リノベーションの際は、古民家の意匠性を残しつつ、これらの断熱性・気密性の向上にも配慮しなくてはなりません。
古民家独自の耐震性に注意
昭和以前に設計された古民家は、一度も耐震改修が行われず、現行の耐震基準を満たしていないことがあります。
しかし、古民家は現代とは異なる耐震基準で守られており、必ずしも現代の住宅よりも耐震性が劣るわけではありません。
現代の耐震技術が、建材の強さで地震から家を守るのに対し、古民家の耐震技術は、造りのしなやかさで地震を受け流すという違いがあります。

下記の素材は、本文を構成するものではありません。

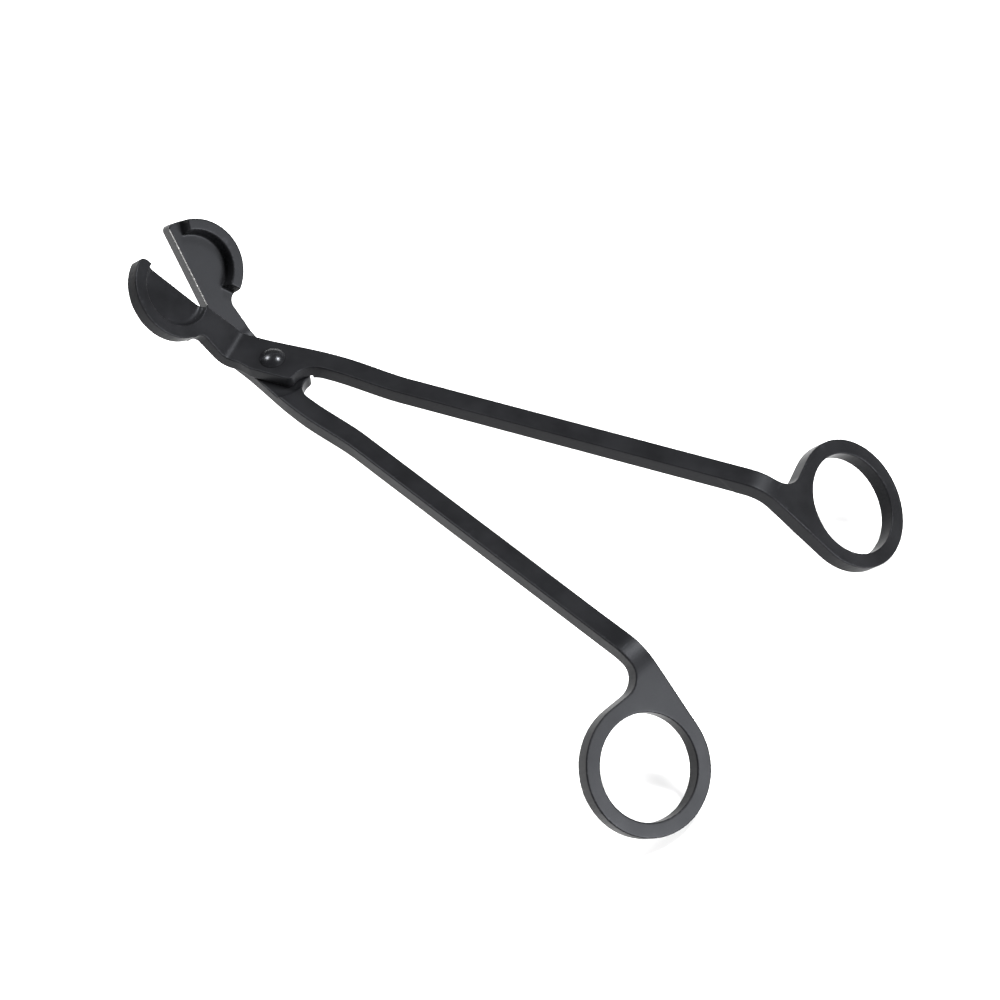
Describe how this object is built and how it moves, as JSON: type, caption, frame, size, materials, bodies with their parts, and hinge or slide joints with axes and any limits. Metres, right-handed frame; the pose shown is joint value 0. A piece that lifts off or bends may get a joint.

そのため、現行の耐震技術を使って古民家の改修を無理に行うと、建物を大きく作り替えなければならず、費用が高額になるだけでなく、古民家のレトロな雰囲気を損ねてしまう恐れがあります。
この2つの耐震技術の違いをよく区別し、古民家の耐震性能に詳しい業者などに、適切な改修プランを依頼すると良いでしょう。
現代の暮らしに即していない箇所がある
古民家の良さは、何といっても現代の住宅には使われなくなった、昔懐かしい古い造りの数々にあります。
しかし、それらはいずれも、玄関の上がりが高かったり、天井や梁が低かったりと、ユニバーサルデザインとは程遠いものばかりです。あるいは、手すりや柵がないような、危険な階段やロフトなどもあるでしょう。
これらの箇所を残しておくと、お客様がカフェの中で安全に過ごせるどころか、最悪の場合、事故やケガに繋がる恐れもあります。
リノベーションの際は、インテリアとして残してもお客様の安全を損ねないか、予算を投じて改修すべきか、よく検討しましょう。
おわりに
古民家リノベーションで作るカフェは、建物が持つレトロさと、リノベーションによってもたらされる新しさが融合し、多くの人を引き付けるお店となるでしょう。
建物の趣を失わず、いかに現代風に使いやすくアレンジできるかが古民家リノベーションを成功させるポイントです。
耐震性や断熱性など、お客様の安全を守る箇所にはしっかり予算を投じながら、お店のコンセプトに沿ってプランニングを作っていきましょう。